Controls, protections, and tools

Look for category and merchant-type limits on employee cards, virtual cards for online vendors, and alerts for large or unusual transactions. Review purchase protection, extended warranty, and travel protections if you plan to rely on them, and learn how to file a claim. The best tools are the ones you’ll actually use weekly—exports, rules, and alerts that prevent errors and fraud.

Foreign transactions and travel use

If you buy from overseas vendors or travel for work, check whether the card charges foreign transaction fees. Cards aimed at travel often waive those fees and may include trip protections. If international spend is rare, don’t pay extra for benefits you won’t use; a domestic-focused cash-back card may return more value on everyday bills.

Credit reporting and personal guarantee

Most small-business cards require a personal guarantee and may report to commercial bureaus. Serious delinquency can still affect your personal credit. Keep utilization in check near the statement closing date and pay on time. If you anticipate a large purchase, request a temporary limit review in advance rather than risking a decline during a critical order.
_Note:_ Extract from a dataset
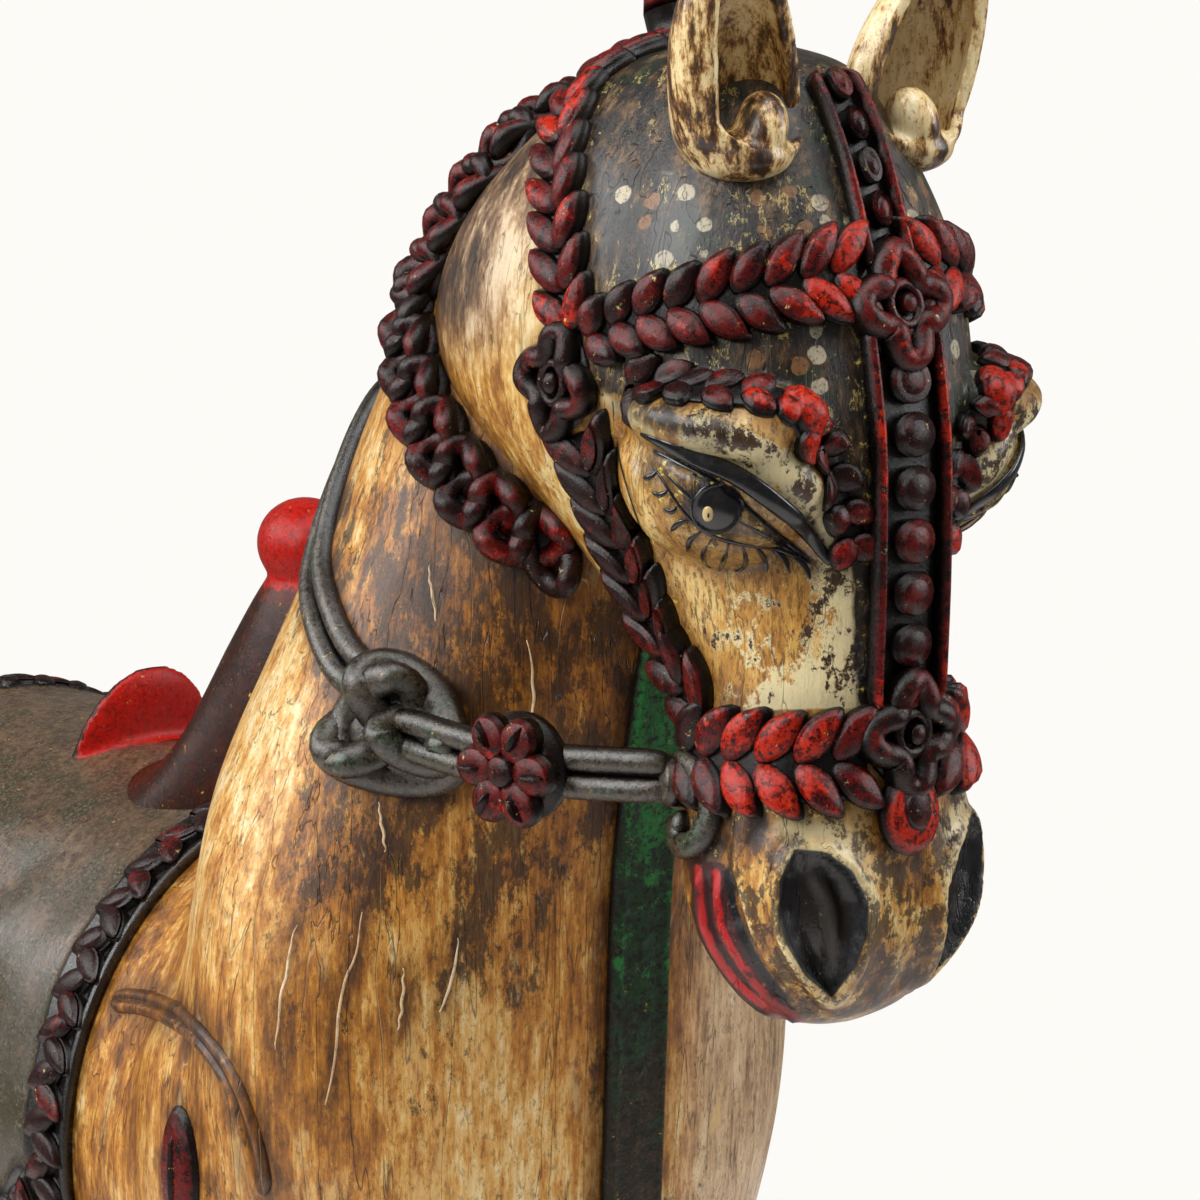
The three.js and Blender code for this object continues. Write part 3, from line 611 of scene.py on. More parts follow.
def plinth_paint():
    # Dark brown paint on a plank block, rubbed to bare wood in patches.
    material, add = finish("worn_umber_paint_on_wood")
    here = add("TexCoord", out="Object")
    grain = add("TexNoise", add("Mapping", here, Scale=(1, 0.06, 1)), Scale=1000 / 8, Detail=6,
                Roughness=0.65)
    blot = add("TexNoise", add("Mapping", here, Scale=(1, 0.5, 1)), Scale=1000 / 40, Detail=9, Roughness=0.74)
    rub = weighed(add, *[(worn, 1) for worn in marked(add, "worn")], (blot, 0.6))
    colour = coats(
        add, add("MixRGB", add("MapRange", grain, 0.4, 0.65, 0, 1, **SOFT), "#3a2a1f", "#1d1512"),
        (add("MapRange", blot, 0.56, 0.66, 0, 0.7, **SOFT), "#6a4a2a"))
    add("MixRGB", add("MapRange", rub, 0.6, 0.9, 0, 1, **SOFT), colour, "#a87c44", onto="Base Color")
    add("MapRange", blot, 0.3, 0.7, 0.35, 0.6, onto="Roughness")
    add("Bump", Strength=0.5, Distance=0.8 * MM, Height=grain, onto="Normal")
    return material


BODY_FINISH = varnished_body()
FACE_FINISH = face_paint()
# Each trim: the coat below, its darker blotches, the gloss colour from worn to bright, chips, dust (paler on
# the cloth, as dust and painted sheen)
RED = trim_paint("worn_vermilion_gloss_enamel", "#2e0c0c", "#170908", ("#5e0d0a", "#a0120a", "#cc3208"),
                 "#e0cc84", "#33221f")
GREEN = trim_paint("worn_green_gloss_enamel", "#39352c", "#4e4336", ("#1d3a24", "#1a6a2a", "#2a8032"),
                   "#d9b32e", "#857a6a", gloss=0.8)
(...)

Tips to improve approval odds

Lower revolving balances on your personal cards before applying. Avoid opening multiple new accounts in a short window. Ensure your business address, legal name/DBA, and industry description match across records. If you bank with the issuer, a healthy checking relationship can provide context, but accuracy and consistency carry more weight than a long list of products.

Common pitfalls to avoid

Do not pick a points card if you won’t redeem points well. Do not count on statement credits you rarely use. Do not mix personal and business expenses—clean books save hours and reduce audit risk. Do not forget to lock down refund permissions and card-not-present controls for employee cards. And do not let cash-flow dips push you to revolve balances at standard APRs.

FAQs

Do I need an EIN to apply? Sole proprietors can often apply with an SSN, though an EIN can help with vendor onboarding and bookkeeping separation.
Are employee cards free? Some products include free employee cards, while others may charge for premium versions; check the card’s details.
Will applying hurt my credit? Expect a hard inquiry and a new account. Paying on time and keeping utilization low can help your profile over time.
Can I upgrade or downgrade later? Product changes may be possible within the issuer’s family; ask support about options for your specific account.
Do these cards include travel protections? Many travel-tier cards include protections, but coverage varies and exclusions apply; read the benefits guide.

Summary

Wells Fargo business cards can centralize expenses, deliver steady rewards, and add useful controls for teams—provided you choose for your real spend and read the fine print. Decide between cash back and points based on how you actually redeem, run the fee-versus-value math with your numbers, and apply with consistent business information. After approval, automate payments, set smart employee limits, connect accounting, and review settings monthly. Used with discipline, a business card is a bookkeeping ally and a modest rewards engine; used casually, it becomes expensive revolving debt. Always verify current terms on the issuer’s site before you apply or rely on a benefit.


General information only; not financial advice.